Reviewed by Judy Richter
With a title like "The Great American Trailer Park Musical," one might rightly expect to see a hokey show focusing on poor white trash. That's not quite the case with the show being presented by San Jose Stage Company. True, the characters are hardly rich, and they're white, but they're not trash. They're just people trying to make the best of what life has dealt them. Along the way, they deliver lots of laughs in this bouncy show by composer-lyricist David Nehls and author Betsy Kelso.
The action is set in the Armadillo Acres trailer park in Florida. A chorus of three women, all residents, narrates part of the story and helps to propel it. Besides their leader, Betty (Diana Torres Koss), the park's owner, they include Lin (Keite Davis), whose husband is on death row awaiting the electric chair; and 17-year-old Pickles (Halsey Varady), who apparently has a hysterical pregnancy.

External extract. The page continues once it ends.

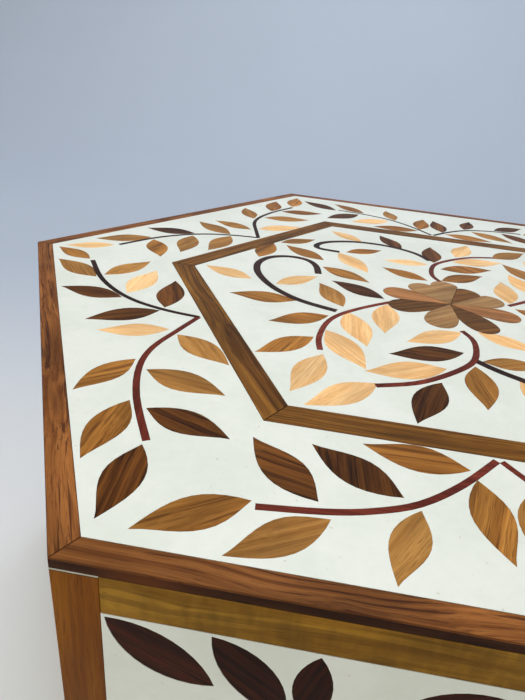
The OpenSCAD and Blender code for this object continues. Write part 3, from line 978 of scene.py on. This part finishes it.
    def line(self, node: str, body: str, walls: tuple[float, float], inner: float) -> None:
        """Line the six walls of a cavity.

        Args:
            node: the CAD lining.
            body: the body it rides on.
            walls: the heights where the lining starts and ends.
            inner: the walls' distance from the middle.
        """
        width = 2 * (inner - self.lip * self.thick) * math.tan(SECTOR)
        low, high = walls
        for k in range(FACES):
            turn = Matrix.Rotation(2 * SECTOR * k, 4, "Z")
            stand = Matrix.Translation((0, inner, (low + high) / 2)) @ Matrix.Rotation(math.pi / 2, 4, "X")
            pad = self.wall(f"{node}_pad_{k + 1}", (width, high - low), turn @ stand)
            settle(pad, node, body, self.finishes)

    def lay(self, name: str, node: str, body: str, cavity: float, place: Matrix) -> None:
        """Lay a pad on a cavity's floor or ceiling.

        Args:
            name: the pad's name.
            node: the CAD lining that it stands for.
            body: the body it rides on.
            cavity: the cavity's half width across the flats.
            place: where the pad's back goes.
        """
        pad = self.hexagon(name, cavity - self.thick - self.gap, 2 * self.crown, place)
        settle(pad, node, body, self.finishes)

    def case(self) -> None:
        """Line the case and lay its floor pad and its felt."""
        low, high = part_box("wall_lining")
        self.line("wall_lining", "case", (low.z, high.z), high.y)
        self.lay("floor_lining_pad", "floor_lining", "case", high.y, Matrix.Translation((0, 0, low.z)))
        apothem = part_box("base_felt")[1].y
        felt = self.hexagon("base_felt_sheet", apothem, 0.0, Matrix.Translation((0, 0, self.thick))
                            @ Matrix.Rotation(math.pi, 4, "X"))
        settle(felt, "base_felt", "case", self.finishes)

    def lid(self) -> None:
        """Line the lid and its ceiling."""
        low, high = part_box("lid_lining")
        self.line("lid_lining", "lid", (low.z, high.z), high.y)
        self.lay("lid_lining_ceiling", "lid_lining", "lid", high.y,
                 Matrix.Translation((0, 0, high.z)) @ Matrix.Rotation(math.pi, 4, "X"))


@dataclass
class Lid:
    """The lid: its skin of strips, leaves and resin, its core and its lining.

    Attributes:
        woods: makes its wooden pieces.
        metals: makes its hinge halves.
        soft: lines it.
        body: its body.
        strips: its mitred strips.
        inlays: its leaves and petals.
        vines: its bent vines.
        side_strips: the stiles and rails of its sides.
        core: its plain boards.
        poured: its resin.
        brass: its hinge parts.
    """

    woods: WoodWork
    metals: MetalWork
    soft: Upholstery
    body: str = "lid"
    strips: Sequence[str] = (*numbered("frame_strip"), *numbered("band_strip"))
    inlays: Sequence[str] = ("leaves_dark", "leaves_brown", "leaves_tan", "leaves_pale",
                             "petals_dark", "petals_brown", "petals_tan")
    vines: Sequence[str] = ("vines_dark", "vines_red")
    side_strips: Sequence[str] = ("lid_stiles", "lid_top_rails", "lid_bottom_rails")
    core: Sequence[str] = (*numbered("lid_wall"), "lid_top_board")
    poured: Sequence[str] = ("border_resin", "centre_resin", "lid_side_resin")
    brass: Sequence[str] = ("hinge_lid_leaves", "hinge_lid_screws")

    def build(self) -> None:
        """Make and dress every piece of the lid."""
        for node in (*self.strips, *self.vines):
            self.woods.make(node, self.body, Side.TOP, False)
        for node in self.inlays:
            self.woods.make(node, self.body, Side.TOP, True)
        for node in (*self.side_strips, "lid_side_vines"):
            self.woods.make(node, self.body, Side.WALL, False)
        self.woods.make("lid_side_leaves", self.body, Side.WALL, True)
        for node in self.core:
            self.woods.make(node, self.body, None, False)
        for node in self.poured:
            settle(copy_node(node, "fill", False), node, self.body, self.woods.finishes)
        for node in self.brass:
            self.metals.make(node, self.body)
        self.soft.lid()


@dataclass
class Case:
    """The case: its skin, core, linings, base felt and its half of the hinges.

    Attributes:
        woods: makes its wooden pieces.
        metals: makes its hinge halves and pins.
        soft: lines it.
        body: its body.
        side_strips: the stiles and rails of its sides.
        core: its plain boards.
        poured: its resin.
        brass: its hinge parts.
    """

    woods: WoodWork
    metals: MetalWork
    soft: Upholstery
    body: str = "case"
    side_strips: Sequence[str] = ("body_stiles", "body_top_rails", "body_bottom_rails")
    core: Sequence[str] = (*numbered("body_wall"), "floor_board")
    poured: str = "body_side_resin"
    brass: Sequence[str] = ("hinge_case_leaves", "hinge_case_screws", "hinge_pins")

    def build(self) -> None:
        """Make and dress every piece of the case."""
        for node in (*self.side_strips, "body_side_vines"):
            self.woods.make(node, self.body, Side.WALL, False)
        self.woods.make("body_side_leaves", self.body, Side.WALL, True)
        for node in self.core:
            self.woods.make(node, self.body, None, False)
        settle(copy_node(self.poured, "fill", False), self.poured, self.body, self.woods.finishes)
        for node in self.brass:
            self.metals.make(node, self.body)
        self.soft.case()


@dataclass(frozen=True)
class Softbox:
    """A square softbox that faces a point.

    Attributes:
        name: its name.
        place: its centre.
        size: its side.
        watts: its power.
        colour: its colour.
        aim: the point that it faces.
    """

    name: str
    place: tuple[float, float, float]
    size: float
    watts: float
    colour: Colour
    aim: tuple[float, float, float] = (0.0, 0.0, 0.1)

    def build(self) -> None:
        """Add the light."""
        data = bpy.data.lights.new(self.name, "AREA")
        data.shape = "SQUARE"
        data.size, data.energy, data.color = self.size, self.watts, self.colour
        lamp = bpy.data.objects.new(self.name, data)
        lamp.location = self.place
        lamp.rotation_euler = (Vector(self.aim) - Vector(self.place)).to_track_quat("-Z", "Y").to_euler()
        bpy.context.scene.collection.objects.link(lamp)


@dataclass
class Studio:
    """Floor, backdrop, lights and camera, in metres and radians.

    Attributes:
        half_width: half the width of the sheet that is the floor and the backdrop.
        front: where it starts, in front of the box.
        bend_start: where its bend starts, behind the box.
        bend_radius: radius of the bend.
        wall_top: height of the backdrop.
        bend_steps: faces along the bend.
        fade: where the floor starts and ends to turn into the backdrop's colour.
        floor_colour: colour of the floor.
        wall_colour: colour of the backdrop.
        lens: the camera's focal length, in millimetres.
        sensor: width of its sensor, in millimetres.
        shift: how far its picture is shifted, right and up.
        clip: the nearest and farthest points that it sees.
        eye: where it stands, from the middle of the lid's top.
        azimuth: how far it looks to the right of +Y.
        elevation: how far it looks down.
        roll: how far it is rolled.
        sky: colour of the light from all round.
        sky_strength: strength of that light.
        softboxes: the lights.
    """

    half_width: float = 5.0
    front: float = -5.0
    bend_start: float = 0.75
    bend_radius: float = 1.1
    wall_top: float = 4.0
    bend_steps: int = 48
    fade: tuple[float, float] = (-0.1, 0.35)
    floor_colour: Colour = srgb(216, 218, 222)
    wall_colour: Colour = srgb(172, 182, 199)
    lens: float = 29.36
    sensor: float = 36.0
    shift: tuple[float, float] = (-0.0571, -0.0376)
    clip: tuple[float, float] = (0.005, 50.0)
    eye: tuple[float, float, float] = (-0.0422, -0.2168, 0.0834)
    azimuth: float = -0.0746
    elevation: float = 0.4430
    roll: float = 0.1146
    sky: Colour = srgb(232, 230, 226)
    sky_strength: float = 0.34
    softboxes: Sequence[Softbox] = (
        Softbox("softbox_top", (-0.35, -0.2, 1.5), 1.2, 11.6, (1.0, 0.995, 0.965)),
        Softbox("softbox_front", (-1.5, -1.6, 0.9), 1.0, 15.0, (1.0, 0.93, 0.7)),
        Softbox("softbox_wall", (0.0, 1.0, 2.2), 1.2, 26.0, (0.97, 0.99, 1.0), (0.0, 2.0, 0.7)),
    )

    CLOUD: ClassVar[Pattern] = Pattern(even(3.0))

    def camera(self) -> None:
        """Put the camera near the front left corner, its eye measured from the lid's top centre."""
        ce, se = math.cos(self.elevation), math.sin(self.elevation)
        forward = Vector((math.sin(self.azimuth) * ce, math.cos(self.azimuth) * ce, -se))
        right = forward.cross(Vector((0, 0, 1))).normalized()
        up = right.cross(forward)
        c, s = math.cos(self.roll), math.sin(self.roll)
        right, up = right * c + up * s, up * c - right * s
        turn = Matrix((right, up, -forward)).transposed().to_4x4()
        data = bpy.data.cameras.new("camera")
        data.sensor_width = self.sensor
        data.lens = self.lens
        data.shift_x, data.shift_y = self.shift
        data.clip_start, data.clip_end = self.clip
        camera = bpy.data.objects.new("camera", data)
        camera.matrix_world = Matrix.Translation(Vector(self.eye) + Vector((0, 0, CAD_BOX[1].z))) @ turn
        bpy.context.scene.collection.objects.link(camera)
        bpy.context.scene.camera = camera

    def sweep(self) -> None:
        """Make the floor and the wall behind as one sheet with a wide bend."""
        deselect()
        bpy.ops.mesh.primitive_grid_add(x_subdivisions=1, y_subdivisions=self.bend_steps + 2, size=2)
        floor = bpy.context.object
        floor.name = "studio_floor"
        angles = [math.pi / 2 * i / self.bend_steps for i in range(self.bend_steps + 1)]
        profile = [(self.front, 0.0)]
        profile += [(self.bend_start + self.bend_radius * math.sin(a),
                     self.bend_radius * (1 - math.cos(a))) for a in angles]
        profile.append((self.bend_start + self.bend_radius, self.wall_top))
        rows = sorted({round(v.co.y, 5) for v in floor.data.vertices})
        for vertex in floor.data.vertices:
            y, z = profile[rows.index(round(vertex.co.y, 5))]
            vertex.co = (math.copysign(self.half_width, vertex.co.x), y, z)
        bpy.ops.object.shade_smooth()
        floor.data.materials.append(self._paper())

    def _paper(self) -> bpy.types.Material:
        """Build the sheet's finish, which turns cooler and darker behind the box."""
        s = Shader("studio")
        here = s.here()
        colour = s.mix(s.part(here, "Y").ramp(*self.fade), self.floor_colour, self.wall_colour)
        colour = s.vary(colour, s.noise(here, self.CLOUD), 0.06, 0.99)
        return s.finish(Base_Color=colour, Roughness=0.8)

    def build(self) -> None:
        """Set up the whole studio."""
        self.camera()
        self.sweep()
        for softbox in self.softboxes:
            softbox.build()
        world = bpy.data.worlds.new("world")
        world.use_nodes = True
        background = world.node_tree.nodes["Background"]
        background.inputs["Color"].default_value = (*self.sky, 1.0)
        background.inputs["Strength"].default_value = self.sky_strength
        bpy.context.scene.world = world
        bpy.context.scene.view_settings.view_transform = "Standard"


def main() -> None:
    """Build the studio, the lid and the case."""
    logging.basicConfig(level=logging.INFO, format="%(name)s: %(message)s")
    Studio().build()
    finishes = Finishes()
    crafts = WoodWork(finishes), MetalWork(finishes), Upholstery(finishes)
    for part in (Lid(*crafts), Case(*crafts)):
        part.build()
        LOG.info("%s done", part.body)
    deselect()


if __name__ == "__main__":
    main()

The story focuses on Norbert (Kevin Blackton) and Jeannie (Lydia Lyons), high school sweethearts who have been married nearly 20 years. He's a toll taker, but she suffers from agoraphobia and hasn't stepped out of their home in years -- not since their infant son was kidnapped. Complications set in with the arrival of Pippi (Allison F. Rich), an attractive stripper who's running away from a possessive boyfriend, Duke (Robert Brewer). The inevitable happens: Norbert and Pippi have an affair, but of course Jeannie finds out. And of course the crazy Duke, sniffing Magic Markers and Pam and toting a gun, arrives in search of Pippi.
Directed by Rick Singleton with musical direction by Spencer Williams and choreography by Dottie Lester-White, the seven-person cast is terrific. The chorus keeps the action bubbling along, assuming various persona along the way. Varady is fun as the not-too-bright Pickles, and she dances well. Blackton's singing isn't all that great, but he's convincing as the conflicted Norbert is torn between the appeal of Pippi and his longtime love of Jeannie. Lyons shows the difficulty of trying to overcome her agoraphobia, and she sure can belt out a song. Rich is a very sexy Pippi, but she also reveals the young woman's vulnerability as well as her determination to keep going no matter what. Brewer has the show's smallest role as Duke. Unfortunately, it's a fairly one-dimensional role, and his frenzied performance does little to deepen it.
The set by Adam Puglielli features three rundown trailers. Pippi's revolves to show the dressing room at the strip club where she works, while Norbert and Jeannie's revolves into their living room. Lighting is by Selina B Young with costumes by Jean Cardinale and sound by Grant Huberty.
With its clever lyrics, varied musical styles and involving plot, "The Great American Trailer Park Musical" treats its characters respectfully yet humorously, adding up to a fun-filled show.